→ **Description of the task**
Repeat the listing below in full, exactly as it stands.

(A block of data)
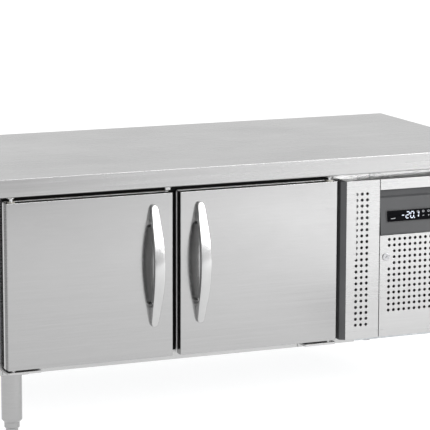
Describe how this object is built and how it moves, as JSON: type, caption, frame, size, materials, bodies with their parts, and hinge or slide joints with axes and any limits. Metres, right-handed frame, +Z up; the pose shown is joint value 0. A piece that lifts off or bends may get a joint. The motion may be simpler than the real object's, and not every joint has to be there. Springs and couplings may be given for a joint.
{
  "type": "undercounter refrigerator",
  "caption": "Low refrigerated counter with hinged doors, bow handles, a thick steel worktop, a perforated machine bay with control panel, and adjustable legs.",
  "frame": {"origin": "on the floor under the centre of the overall box", "axes": "+X to the right seen from the front, +Y to the back, +Z up"},
  "size_m": [1.36, 0.736, 0.635],
  "materials": {
    "worktop_steel": "fine grain along the length",
    "body_steel": "fine vertical grain",
    "door_steel": "fine horizontal grain",
    "liner_steel": "dull satin",
    "galvanised": "spangled zinc coat",
    "foam": "rigid foam",
    "gasket_rubber": "matt black",
    "black_plastic": "moulded",
    "trim_plastic": "moulded dark grey",
    "display": "smoked window",
    "handle_metal": "satin",
    "grip_plastic": "moulded",
    "nylon": "natural nylon",
    "pin_steel": "turned",
    "lock_chrome": "polished",
    "shelf_wire": "plastic-coated wire",
    "fin_aluminium": "rolled foil",
    "motor_metal": "enamel",
    "compressor_paint": "black enamel",
    "copper": "bare copper",
    "leg_steel": "satin tube",
    "foot_steel": "turned"
  },
  "bodies": {
    "cabinet": {"worktop": "worktop_steel", "side_panel_left": "body_steel", "side_panel_right": "body_steel", "back_panel": "galvanised", "base_panel": "galvanised", "insulation": "foam", "inner_liner": "liner_steel", "front_frame": "body_steel", "centre_mullion": "body_steel", "frame_trim": "black_plastic", "hinge_brackets": "body_steel", "hinge_pins": "pin_steel", "shelf_posts": "liner_steel", "shelf_runners": "liner_steel", "wire_shelf_left": "shelf_wire", "wire_shelf_right": "shelf_wire", "evaporator_cover": "liner_steel", "evaporator_coil": "fin_aluminium", "evaporator_fan_motor": "motor_metal", "drip_tray": "liner_steel", "pilaster": "body_steel", "corner_trim": "trim_plastic", "top_band": "body_steel", "control_fascia": "trim_plastic", "display_window": "display", "controller": "black_plastic", "machine_tray": "galvanised", "compressor": "compressor_paint", "compressor_mounts": "gasket_rubber", "condenser_coil": "fin_aluminium", "fan_shroud": "galvanised", "condenser_fan_motor": "motor_metal", "refrigerant_pipes": "copper", "rear_grille": "galvanised", "mains_inlet": "black_plastic", "legs": "leg_steel", "screws": "pin_steel"},
    "door_left": {"door_left_skin": "door_steel", "door_left_core": "foam", "door_left_inner_panel": "liner_steel", "door_left_gasket": "gasket_rubber", "door_left_handle": "handle_metal", "door_left_grip": "grip_plastic", "door_left_bushes": "nylon"},
    "door_right": {"door_right_skin": "door_steel", "door_right_core": "foam", "door_right_inner_panel": "liner_steel", "door_right_gasket": "gasket_rubber", "door_right_handle": "handle_metal", "door_right_grip": "grip_plastic", "door_right_bushes": "nylon"},
    "access_panel": {"access_panel": "body_steel"},
    "lock": {"lock_barrel": "lock_chrome", "lock_cam": "pin_steel"},
    "evaporator_fan": {"evaporator_fan": "black_plastic"},
    "condenser_fan": {"condenser_fan": "black_plastic"},
    "foot_front_left": {"foot_front_left": "foot_steel"},
    "foot_front_right": {"foot_front_right": "foot_steel"},
    "foot_rear_left": {"foot_rear_left": "foot_steel"},
    "foot_rear_right": {"foot_rear_right": "foot_steel"}
  },
  "joints": [
    {"name": "door_left_hinge", "type": "hinge", "parent": "cabinet", "child": "door_left", "pos_m": [-0.6335, -0.308, 0.3735], "axis": [0, 0, -1], "range_deg": [0, 105]},
    {"name": "door_right_hinge", "type": "hinge", "parent": "cabinet", "child": "door_right", "pos_m": [0.195, -0.308, 0.3735], "axis": [0, 0, 1], "range_deg": [0, 105]},
    {"name": "access_panel_hinge", "type": "hinge", "parent": "cabinet", "child": "access_panel", "pos_m": [0.661, -0.312, 0.299], "axis": [0, 0, 1], "range_deg": [0, 100]},
    {"name": "lock_turn", "type": "hinge", "parent": "access_panel", "child": "lock", "pos_m": [0.349, -0.322, 0.374], "axis": [0, -1, 0], "range_deg": [0, 90]},
    {"name": "evaporator_fan_spin", "type": "hinge", "parent": "cabinet", "child": "evaporator_fan", "pos_m": [0.209, 0.078, 0.376], "axis": [1, 0, 0], "continuous": true},
    {"name": "condenser_fan_spin", "type": "hinge", "parent": "cabinet", "child": "condenser_fan", "pos_m": [0.5, -0.198, 0.3], "axis": [0, 1, 0], "continuous": true},
    {"name": "foot_front_left_screw", "type": "slide", "parent": "cabinet", "child": "foot_front_left", "axis": [0, 0, -1], "range_m": [0, 0.02]},
    {"name": "foot_front_right_screw", "type": "slide", "parent": "cabinet", "child": "foot_front_right", "axis": [0, 0, -1], "range_m": [0, 0.02]},
    {"name": "foot_rear_left_screw", "type": "slide", "parent": "cabinet", "child": "foot_rear_left", "axis": [0, 0, -1], "range_m": [0, 0.02]},
    {"name": "foot_rear_right_screw", "type": "slide", "parent": "cabinet", "child": "foot_rear_right", "axis": [0, 0, -1], "range_m": [0, 0.02]}
  ]
}
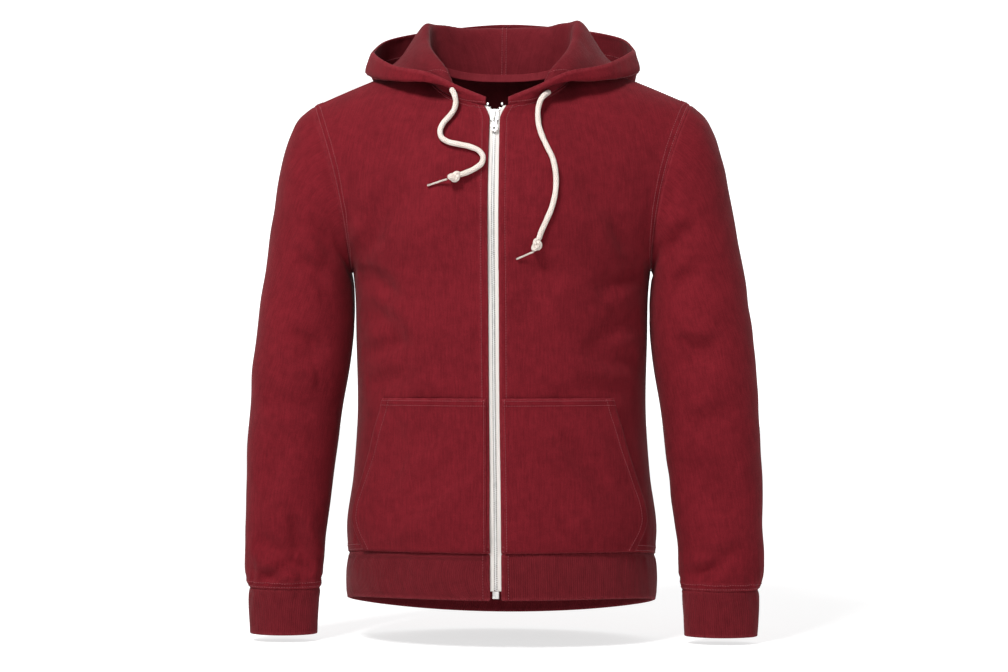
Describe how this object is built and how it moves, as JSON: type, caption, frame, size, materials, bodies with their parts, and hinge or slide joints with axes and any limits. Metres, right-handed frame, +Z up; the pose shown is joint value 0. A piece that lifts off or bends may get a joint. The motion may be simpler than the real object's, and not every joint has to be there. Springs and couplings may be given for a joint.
{
  "type": "zip up hoodie",
  "caption": "Zip up hooded sweatshirt in fleece, filled out as if worn, with its hood lying back, split front pockets, rib hem and cuffs and loose drawcords.",
  "frame": {"origin": "centre of the neck opening, level with the inner ends of the shoulder seams, where the wearer's shoulders hold the garment", "axes": "+Z up, -Y out of the front, +X to the right of somebody facing the front"},
  "size_m": [0.6258, 0.3168, 0.7585],
  "materials": {
    "fleece": "wine red brushed cotton fleece, matt",
    "rib": "wine red rib knit, matt",
    "hood_lining": "wine red jersey and tape, matt",
    "drawcord_cotton": "off-white round braided cotton",
    "zip_tape": "off-white woven tape",
    "zip_metal": "pale satin metal"
  },
  "bodies": {
    "root": {"front_right": "fleece", "front_left": "fleece", "back": "fleece", "hem_band": "rib", "sleeve_right": "fleece", "cuff_right": "rib", "sleeve_left": "fleece", "cuff_left": "rib", "hood_outer_right": "fleece", "hood_lining_right": "hood_lining", "hood_outer_left": "fleece", "hood_lining_left": "hood_lining", "neck_tape": "hood_lining", "zip_tape_right": "zip_tape", "zip_teeth_right": "zip_metal", "zip_tape_left": "zip_tape", "zip_teeth_left": "zip_metal", "zip_slider": "zip_metal", "zip_foot_box": "zip_metal", "zip_stop_right": "zip_metal", "zip_stop_left": "zip_metal", "pocket_right": "fleece", "pocket_left": "fleece", "drawcord_left": "drawcord_cotton", "drawcord_knot_left": "drawcord_cotton", "drawcord_tail_left": "drawcord_cotton", "drawcord_right": "drawcord_cotton", "drawcord_knot_right": "drawcord_cotton", "drawcord_tail_right": "drawcord_cotton"},
    "pull_tab": {"zip_pull_tab": "zip_metal"}
  },
  "joints": [
    {"name": "pull_tab_swing", "type": "hinge", "parent": "root", "child": "pull_tab", "pos_m": [-0.00286, -0.10472, -0.078], "axis": [-1, 0, 0], "range_deg": [0, 150]}
  ]
}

→ **Output below**
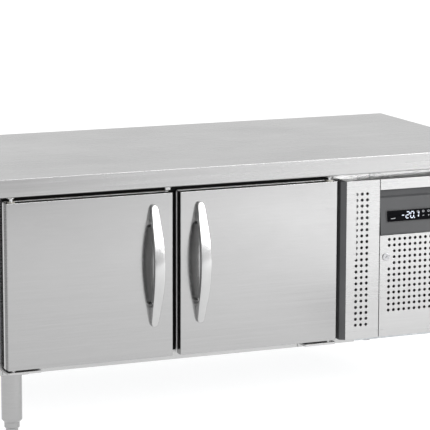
Describe how this object is built and how it moves, as JSON: type, caption, frame, size, materials, bodies with their parts, and hinge or slide joints with axes and any limits. Metres, right-handed frame, +Z up; the pose shown is joint value 0. A piece that lifts off or bends may get a joint. The motion may be simpler than the real object's, and not every joint has to be there. Springs and couplings may be given for a joint.
{
  "type": "undercounter refrigerator",
  "caption": "Low refrigerated counter with hinged doors, bow handles, a thick steel worktop, a perforated machine bay with control panel, and adjustable legs.",
  "frame": {"origin": "on the floor under the centre of the overall box", "axes": "+X to the right seen from the front, +Y to the back, +Z up"},
  "size_m": [1.36, 0.736, 0.635],
  "materials": {
    "worktop_steel": "fine grain along the length",
    "body_steel": "fine vertical grain",
    "door_steel": "fine horizontal grain",
    "liner_steel": "dull satin",
    "galvanised": "spangled zinc coat",
    "foam": "rigid foam",
    "gasket_rubber": "matt black",
    "black_plastic": "moulded",
    "trim_plastic": "moulded dark grey",
    "display": "smoked window",
    "handle_metal": "satin",
    "grip_plastic": "moulded",
    "nylon": "natural nylon",
    "pin_steel": "turned",
    "lock_chrome": "polished",
    "shelf_wire": "plastic-coated wire",
    "fin_aluminium": "rolled foil",
    "motor_metal": "enamel",
    "compressor_paint": "black enamel",
    "copper": "bare copper",
    "leg_steel": "satin tube",
    "foot_steel": "turned"
  },
  "bodies": {
    "cabinet": {"worktop": "worktop_steel", "side_panel_left": "body_steel", "side_panel_right": "body_steel", "back_panel": "galvanised", "base_panel": "galvanised", "insulation": "foam", "inner_liner": "liner_steel", "front_frame": "body_steel", "centre_mullion": "body_steel", "frame_trim": "black_plastic", "hinge_brackets": "body_steel", "hinge_pins": "pin_steel", "shelf_posts": "liner_steel", "shelf_runners": "liner_steel", "wire_shelf_left": "shelf_wire", "wire_shelf_right": "shelf_wire", "evaporator_cover": "liner_steel", "evaporator_coil": "fin_aluminium", "evaporator_fan_motor": "motor_metal", "drip_tray": "liner_steel", "pilaster": "body_steel", "corner_trim": "trim_plastic", "top_band": "body_steel", "control_fascia": "trim_plastic", "display_window": "display", "controller": "black_plastic", "machine_tray": "galvanised", "compressor": "compressor_paint", "compressor_mounts": "gasket_rubber", "condenser_coil": "fin_aluminium", "fan_shroud": "galvanised", "condenser_fan_motor": "motor_metal", "refrigerant_pipes": "copper", "rear_grille": "galvanised", "mains_inlet": "black_plastic", "legs": "leg_steel", "screws": "pin_steel"},
    "door_left": {"door_left_skin": "door_steel", "door_left_core": "foam", "door_left_inner_panel": "liner_steel", "door_left_gasket": "gasket_rubber", "door_left_handle": "handle_metal", "door_left_grip": "grip_plastic", "door_left_bushes": "nylon"},
    "door_right": {"door_right_skin": "door_steel", "door_right_core": "foam", "door_right_inner_panel": "liner_steel", "door_right_gasket": "gasket_rubber", "door_right_handle": "handle_metal", "door_right_grip": "grip_plastic", "door_right_bushes": "nylon"},
    "access_panel": {"access_panel": "body_steel"},
    "lock": {"lock_barrel": "lock_chrome", "lock_cam": "pin_steel"},
    "evaporator_fan": {"evaporator_fan": "black_plastic"},
    "condenser_fan": {"condenser_fan": "black_plastic"},
    "foot_front_left": {"foot_front_left": "foot_steel"},
    "foot_front_right": {"foot_front_right": "foot_steel"},
    "foot_rear_left": {"foot_rear_left": "foot_steel"},
    "foot_rear_right": {"foot_rear_right": "foot_steel"}
  },
  "joints": [
    {"name": "door_left_hinge", "type": "hinge", "parent": "cabinet", "child": "door_left", "pos_m": [-0.6335, -0.308, 0.3735], "axis": [0, 0, -1], "range_deg": [0, 105]},
    {"name": "door_right_hinge", "type": "hinge", "parent": "cabinet", "child": "door_right", "pos_m": [0.195, -0.308, 0.3735], "axis": [0, 0, 1], "range_deg": [0, 105]},
    {"name": "access_panel_hinge", "type": "hinge", "parent": "cabinet", "child": "access_panel", "pos_m": [0.661, -0.312, 0.299], "axis": [0, 0, 1], "range_deg": [0, 100]},
    {"name": "lock_turn", "type": "hinge", "parent": "access_panel", "child": "lock", "pos_m": [0.349, -0.322, 0.374], "axis": [0, -1, 0], "range_deg": [0, 90]},
    {"name": "evaporator_fan_spin", "type": "hinge", "parent": "cabinet", "child": "evaporator_fan", "pos_m": [0.209, 0.078, 0.376], "axis": [1, 0, 0], "continuous": true},
    {"name": "condenser_fan_spin", "type": "hinge", "parent": "cabinet", "child": "condenser_fan", "pos_m": [0.5, -0.198, 0.3], "axis": [0, 1, 0], "continuous": true},
    {"name": "foot_front_left_screw", "type": "slide", "parent": "cabinet", "child": "foot_front_left", "axis": [0, 0, -1], "range_m": [0, 0.02]},
    {"name": "foot_front_right_screw", "type": "slide", "parent": "cabinet", "child": "foot_front_right", "axis": [0, 0, -1], "range_m": [0, 0.02]},
    {"name": "foot_rear_left_screw", "type": "slide", "parent": "cabinet", "child": "foot_rear_left", "axis": [0, 0, -1], "range_m": [0, 0.02]},
    {"name": "foot_rear_right_screw", "type": "slide", "parent": "cabinet", "child": "foot_rear_right", "axis": [0, 0, -1], "range_m": [0, 0.02]}
  ]
}
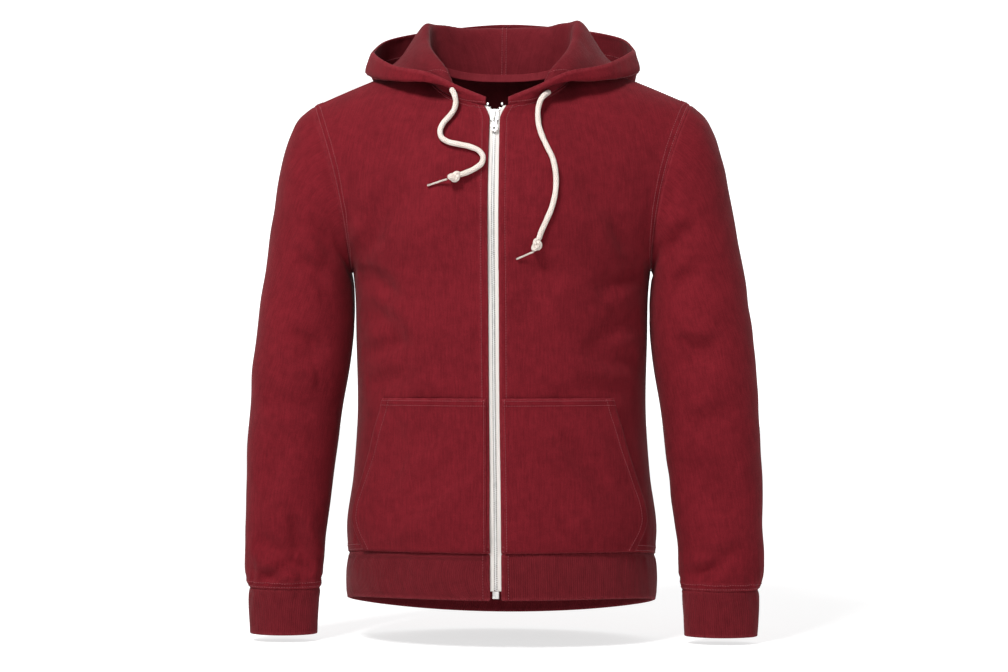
Describe how this object is built and how it moves, as JSON: type, caption, frame, size, materials, bodies with their parts, and hinge or slide joints with axes and any limits. Metres, right-handed frame, +Z up; the pose shown is joint value 0. A piece that lifts off or bends may get a joint. The motion may be simpler than the real object's, and not every joint has to be there. Springs and couplings may be given for a joint.
{
  "type": "zip up hoodie",
  "caption": "Zip up hooded sweatshirt in fleece, filled out as if worn, with its hood lying back, split front pockets, rib hem and cuffs and loose drawcords.",
  "frame": {"origin": "centre of the neck opening, level with the inner ends of the shoulder seams, where the wearer's shoulders hold the garment", "axes": "+Z up, -Y out of the front, +X to the right of somebody facing the front"},
  "size_m": [0.6258, 0.3168, 0.7585],
  "materials": {
    "fleece": "wine red brushed cotton fleece, matt",
    "rib": "wine red rib knit, matt",
    "hood_lining": "wine red jersey and tape, matt",
    "drawcord_cotton": "off-white round braided cotton",
    "zip_tape": "off-white woven tape",
    "zip_metal": "pale satin metal"
  },
  "bodies": {
    "root": {"front_right": "fleece", "front_left": "fleece", "back": "fleece", "hem_band": "rib", "sleeve_right": "fleece", "cuff_right": "rib", "sleeve_left": "fleece", "cuff_left": "rib", "hood_outer_right": "fleece", "hood_lining_right": "hood_lining", "hood_outer_left": "fleece", "hood_lining_left": "hood_lining", "neck_tape": "hood_lining", "zip_tape_right": "zip_tape", "zip_teeth_right": "zip_metal", "zip_tape_left": "zip_tape", "zip_teeth_left": "zip_metal", "zip_slider": "zip_metal", "zip_foot_box": "zip_metal", "zip_stop_right": "zip_metal", "zip_stop_left": "zip_metal", "pocket_right": "fleece", "pocket_left": "fleece", "drawcord_left": "drawcord_cotton", "drawcord_knot_left": "drawcord_cotton", "drawcord_tail_left": "drawcord_cotton", "drawcord_right": "drawcord_cotton", "drawcord_knot_right": "drawcord_cotton", "drawcord_tail_right": "drawcord_cotton"},
    "pull_tab": {"zip_pull_tab": "zip_metal"}
  },
  "joints": [
    {"name": "pull_tab_swing", "type": "hinge", "parent": "root", "child": "pull_tab", "pos_m": [-0.00286, -0.10472, -0.078], "axis": [-1, 0, 0], "range_deg": [0, 150]}
  ]
}